Take, for example, Roy Blunt’s effort to dismiss Obama’s jobs speech before he ever heard it by suggesting that it wasn’t worth a joint congressional session:
“The pressure,” Blunt said, “is much greater than it would have been if he would have decided to come out with those same job proposals at a manufacturing facility somewhere.” He added, “Or as Mitt Romney did, at a Truck Body shop, or somewhere.”
A body shop? Dissing the president for sure, but doesn’t it also sound like he’s thinks he and his oh-so venerable colleagues in the congress are just a little too good to dirty their hands with America’s umemployment problem?
Be that as it may, Blunt was certainly trying to construct some kind of cover when he lobbed an email titled “A Special Message From Senator Roy Blunt” into our inboxes early this morning. It is clearly intended to provide a safe place where Blunt can hide and take potshots at the President while avoiding doing anything substantive about unemployment.

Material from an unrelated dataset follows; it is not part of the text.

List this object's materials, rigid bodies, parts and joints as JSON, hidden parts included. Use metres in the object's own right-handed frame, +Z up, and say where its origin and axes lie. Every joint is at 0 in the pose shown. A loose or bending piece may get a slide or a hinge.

The pervasive theme of Blunt’s little opus is the pretense that our economic problems should be laid at Obama’s feet, conveniently ignoring the fact that the economy was creeping forward, far too slowly to be sure, but jobs were being added right up to the point where the austerity measures and spending cuts that the GOP insisted on began to kick in. Then, presto-bingo, zero jobs growth.
Blunt, a leading player in the Bush era congress that got us all prepped for the big crash of 2008, wants us to believe that Obama’s handling of the economy has resulted in a situation massively worse than it was when we were teetering on the edge of the abyss. To make this point he cites lots of comparative figures that are meant to prove that things are lots worse right now.

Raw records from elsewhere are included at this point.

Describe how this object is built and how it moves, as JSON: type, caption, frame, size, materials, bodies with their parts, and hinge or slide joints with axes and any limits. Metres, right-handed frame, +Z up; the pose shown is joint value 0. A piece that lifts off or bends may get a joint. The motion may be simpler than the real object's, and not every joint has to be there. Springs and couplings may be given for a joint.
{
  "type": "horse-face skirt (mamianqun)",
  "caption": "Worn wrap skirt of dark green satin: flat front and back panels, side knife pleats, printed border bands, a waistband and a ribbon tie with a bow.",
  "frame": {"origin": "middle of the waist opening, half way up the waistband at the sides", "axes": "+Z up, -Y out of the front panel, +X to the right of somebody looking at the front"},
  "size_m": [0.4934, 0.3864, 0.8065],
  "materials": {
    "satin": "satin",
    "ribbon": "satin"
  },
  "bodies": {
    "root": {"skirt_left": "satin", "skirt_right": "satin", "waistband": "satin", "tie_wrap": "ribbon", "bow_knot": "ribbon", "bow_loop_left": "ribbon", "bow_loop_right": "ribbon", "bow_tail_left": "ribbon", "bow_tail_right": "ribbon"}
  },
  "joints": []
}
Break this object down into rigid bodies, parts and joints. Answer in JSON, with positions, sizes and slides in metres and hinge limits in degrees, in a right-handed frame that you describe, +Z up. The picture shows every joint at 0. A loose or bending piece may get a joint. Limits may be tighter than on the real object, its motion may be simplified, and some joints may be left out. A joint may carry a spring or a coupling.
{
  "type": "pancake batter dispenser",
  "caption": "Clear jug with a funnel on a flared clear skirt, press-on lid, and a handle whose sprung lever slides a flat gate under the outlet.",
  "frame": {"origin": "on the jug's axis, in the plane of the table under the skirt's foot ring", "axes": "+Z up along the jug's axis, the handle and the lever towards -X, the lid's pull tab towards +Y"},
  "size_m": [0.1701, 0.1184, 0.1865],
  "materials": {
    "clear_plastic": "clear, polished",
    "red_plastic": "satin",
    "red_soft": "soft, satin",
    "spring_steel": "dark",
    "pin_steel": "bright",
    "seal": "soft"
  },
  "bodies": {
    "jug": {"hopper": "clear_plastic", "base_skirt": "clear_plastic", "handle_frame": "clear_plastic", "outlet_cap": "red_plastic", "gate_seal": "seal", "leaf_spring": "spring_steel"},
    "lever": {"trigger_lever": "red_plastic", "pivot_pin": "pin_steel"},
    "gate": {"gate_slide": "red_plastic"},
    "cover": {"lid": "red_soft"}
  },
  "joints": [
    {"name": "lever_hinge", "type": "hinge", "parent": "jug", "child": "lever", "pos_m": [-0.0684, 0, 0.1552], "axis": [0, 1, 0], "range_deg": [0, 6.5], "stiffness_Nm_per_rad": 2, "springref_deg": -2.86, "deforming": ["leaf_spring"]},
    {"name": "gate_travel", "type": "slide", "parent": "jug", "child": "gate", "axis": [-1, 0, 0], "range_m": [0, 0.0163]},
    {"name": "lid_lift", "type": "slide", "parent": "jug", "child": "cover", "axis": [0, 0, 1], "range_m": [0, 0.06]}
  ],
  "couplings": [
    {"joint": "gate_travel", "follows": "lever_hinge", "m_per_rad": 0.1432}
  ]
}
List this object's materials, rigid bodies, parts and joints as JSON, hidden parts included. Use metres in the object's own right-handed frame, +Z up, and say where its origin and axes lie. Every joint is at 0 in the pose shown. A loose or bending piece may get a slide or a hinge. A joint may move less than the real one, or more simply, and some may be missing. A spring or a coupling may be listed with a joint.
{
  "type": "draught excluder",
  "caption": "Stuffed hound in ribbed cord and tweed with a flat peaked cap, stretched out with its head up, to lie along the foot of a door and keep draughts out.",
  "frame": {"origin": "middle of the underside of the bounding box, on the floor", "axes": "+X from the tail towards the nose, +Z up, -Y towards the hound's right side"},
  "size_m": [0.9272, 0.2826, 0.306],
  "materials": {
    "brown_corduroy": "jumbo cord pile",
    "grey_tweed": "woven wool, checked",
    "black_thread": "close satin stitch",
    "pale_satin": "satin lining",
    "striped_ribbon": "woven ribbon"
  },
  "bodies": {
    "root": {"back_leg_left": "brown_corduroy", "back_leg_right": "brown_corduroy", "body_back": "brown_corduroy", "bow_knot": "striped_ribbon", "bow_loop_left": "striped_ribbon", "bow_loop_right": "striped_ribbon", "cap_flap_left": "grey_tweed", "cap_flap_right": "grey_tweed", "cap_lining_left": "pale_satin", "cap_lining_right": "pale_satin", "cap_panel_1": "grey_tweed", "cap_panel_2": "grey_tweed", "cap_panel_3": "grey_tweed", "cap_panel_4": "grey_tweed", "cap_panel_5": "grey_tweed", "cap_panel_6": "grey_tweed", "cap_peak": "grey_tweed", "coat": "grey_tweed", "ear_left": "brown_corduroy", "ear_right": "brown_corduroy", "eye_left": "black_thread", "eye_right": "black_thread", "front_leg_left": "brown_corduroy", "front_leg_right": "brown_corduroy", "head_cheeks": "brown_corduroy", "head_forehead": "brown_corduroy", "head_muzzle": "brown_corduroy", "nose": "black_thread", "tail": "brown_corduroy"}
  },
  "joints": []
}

Unfortunately, Blunt’s comparisons omit context that might otherwise leave him, as one of the architects of our current dilemma, with pie on his face. For instance, he seems to really relish the fact that insurance premiums are higher now than in the past. Well, duh … health care costs were careening upwards long before Obama, whose Affordable Care Act (ACA) was engineered to slow rising costs – which is very likely to happen over the long haul after the ACA is fully implemented in 2014 – or in some cases, even sooner.

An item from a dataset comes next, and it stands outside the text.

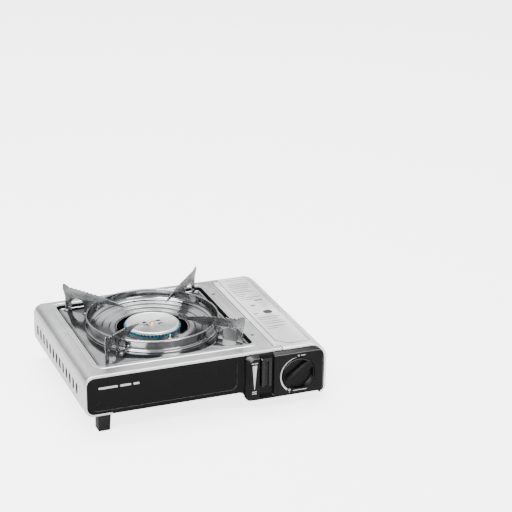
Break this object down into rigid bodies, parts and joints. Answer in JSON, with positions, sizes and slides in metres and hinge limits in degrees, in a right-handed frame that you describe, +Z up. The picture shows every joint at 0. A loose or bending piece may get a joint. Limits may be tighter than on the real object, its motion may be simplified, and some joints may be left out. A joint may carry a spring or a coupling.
{
  "type": "camping stove",
  "caption": "Portable gas stove with a lift-off pan support and drip tray, a hinged cartridge cover, a knob and a locking lever.",
  "frame": {"origin": "on the ground under the middle of the whole stove", "axes": "+X along the front from the burner side to the cartridge side, +Y from the front to the back, +Z up"},
  "size_m": [0.342, 0.264, 0.1187],
  "materials": {
    "satin_steel": "satin",
    "lid_steel": "satin",
    "black_panel": "semi-gloss",
    "black_plastic": "fine grained",
    "knob_plastic": "semi-gloss",
    "mirror_steel": "polished",
    "zinc_steel": "zinc plated",
    "cast_alloy": "cast",
    "port_ring": "heat-tinted blue-green",
    "cap_steel": "brushed",
    "brass": "turned",
    "copper": "drawn",
    "rubber": "matt",
    "ceramic": "glazed",
    "lead": "smooth"
  },
  "bodies": {
    "case": {"body_shell": "satin_steel", "front_panel": "black_panel", "back_panel": "black_panel", "bottom_plate": "black_panel", "partition_wall": "zinc_steel", "cartridge_tray": "zinc_steel", "control_housing": "black_plastic", "hinge_pins": "zinc_steel", "valve_bracket": "zinc_steel", "regulator_body": "cast_alloy", "diaphragm_cover": "zinc_steel", "port_seal": "rubber", "guide_rods": "zinc_steel", "gas_tube": "copper", "jet_nozzle": "brass", "nozzle_bracket": "zinc_steel", "mixing_tube": "cast_alloy", "burner_body": "cast_alloy", "burner_port_ring": "port_ring", "burner_cap": "cap_steel", "burner_cap_screw": "brass", "burner_bracket": "zinc_steel", "piezo_igniter": "black_plastic", "ignition_lead": "lead", "spark_electrode": "ceramic", "tall_foot_front": "rubber", "tall_foot_rear": "rubber", "short_foot_front": "rubber", "short_foot_rear": "rubber", "housing_screws": "zinc_steel", "chassis_screws": "zinc_steel", "deck_rivets": "zinc_steel"},
    "pan_support": {"drip_tray": "mirror_steel", "wind_ring": "mirror_steel", "pan_support_1": "mirror_steel", "pan_support_2": "mirror_steel", "pan_support_3": "mirror_steel", "pan_support_4": "mirror_steel", "support_rivets": "zinc_steel"},
    "lid": {"lid": "lid_steel"},
    "knob": {"control_knob": "knob_plastic", "valve_spindle": "zinc_steel"},
    "lever": {"lock_lever": "knob_plastic"},
    "yoke": {"cartridge_yoke": "zinc_steel"}
  },
  "joints": [
    {"name": "lid_hinge", "type": "hinge", "parent": "case", "child": "lid", "pos_m": [0.1, 0.0045, 0.079], "axis": [0, -1, 0], "range_deg": [0, 95]},
    {"name": "knob_turn", "type": "hinge", "parent": "case", "child": "knob", "pos_m": [0.1264, -0.131, 0.0444], "axis": [0, -1, 0], "range_deg": [0, 145]},
    {"name": "lever_slide", "type": "slide", "parent": "case", "child": "lever", "axis": [0, 0, -1], "range_m": [0, 0.014]},
    {"name": "yoke_slide", "type": "slide", "parent": "case", "child": "yoke", "axis": [0, -1, 0], "range_m": [0, 0.007]},
    {"name": "pan_support_lift", "type": "slide", "parent": "case", "child": "pan_support", "axis": [0, 0, 1], "range_m": [0, 0.1]}
  ],
  "couplings": [
    {"joint": "yoke_slide", "follows": "lever_slide", "ratio": 0.5}
  ]
}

Of course, some of the comparisons Blunt offers are also just wrong. For instance, he claims that gas prices are 98% higher now than they were in 2008. Does he mean something other than the price of fuel at the pump? Because not only do I remember prices over $4.00 a gallon at the pump in 2008, I can document it as well. And I believe that gas currently costs somewhat over $3.00 a gallon. Does he just pull these figures out of the air?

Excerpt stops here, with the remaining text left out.